Check out Shellac, and the other Albini bands listed at the top. If you like hard-driving drums constantly changing time and loud, pounding, odd guitar chords (other than those of the "power" variety) you won't be sorry, gauranteed.
6 of 6 people found the following review helpful
Album of the Year? 27 Oct 2000
By A Customer - Published on Amazon.com
Format: Audio CD
Shellac is an excellent ensemble that has a lot more going on than their music often suggests. People often say they are minimalist and experimental within the rock format; however, it is rarely noted that their music seems to have strong connections with genres such as jazz and blues. 1000 HURTS displays these connections in a different way than the previous two albums. For example, as regimented and "mathy" as the songs sound upon a casual listen, anyone who has seen Shellac in live performance knows that various sections of various songs can be extended at the band's leisure. In terms of tonality, Shellac is more specifically concerned with texture than with pitch. Hence, one hears creepy meandering notes accentuated by sparse and seemingly accidental drumming on "Mama Gina" and in the middle portion of "Shoe Song". The structure of the typical Shellac song (e.g. "Watch Song" or "Squirrel Song") is simultaneously simple and complex. One hears a simple pattern repeated again and again; upon closer inspection, one realizes the intricacies of the interaction between the drums, the bass, and the guitar (which tends to sound like anything but a guitar). 1000 HURTS is Shellac's best effort in terms of exploring the science of sound, while utilizing non-rock methods within the general rock format. The music is most reminiscent of the first Tortoise album or, perhaps, some old-school atypical blues stuff (e.g. Skip James or Mississippi John Hurt). Shellac is completely grounded in the present, though, and everything they do deserves attention. By the way, for the uninformed, check out the URANUS 7". The songs "Doris" and "Wingwalker" are prime examples of Shellac at their best.
5 of 5 people found the following review helpful
a split decision 8 Aug 2001
By Justin Baumgartner - Published on Amazon.com
Format: Audio CD
I dunno.
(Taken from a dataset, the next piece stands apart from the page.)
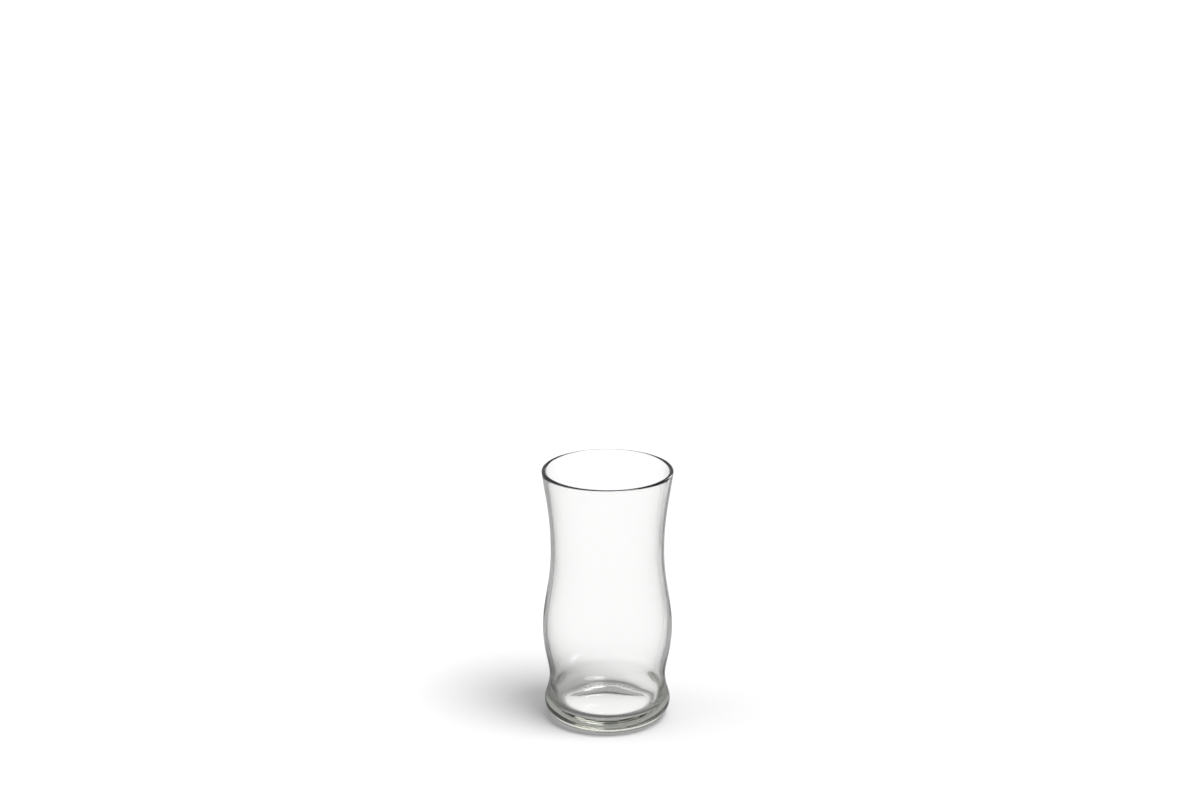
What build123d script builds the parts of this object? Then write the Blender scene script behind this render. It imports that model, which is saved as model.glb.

It seems like after the near-perfect At Action Park that Steve and co. have been drifting around somewhat aimlessly. Terraform was decent, but the monolithic first track aside, it basically repeated most of the ideas from the first album. Now comes album number three and it starts out with quite a wallop. "A Prayer to God" is easily one of Shellac's best songs and the best thing on the album. And also, at a concise couple of minutes it could have taught a lesson to the rest of the mostly overlong tracks. The rest of the album is considerably more problematic. Now it's by no means bad and it can often be quite great, and there are some suprises like the almost new wave-ish "Song Against Itself", but it's also often not too terribly interesting either. Half of this album sounds more like outtakes than the truly amazing rock record it should have been and had the potential to be. And I'm sorry, "New Number Order" is just plain embarrassing. There's unfortunately no real spark or interest to some of this material. Whereas before the use of repetition and subtlety further enhanced the music, here it tends to drag it all down. I suppose this album's pretty decent, but if you're new to Shellac you're much better off buying At Action Park instead.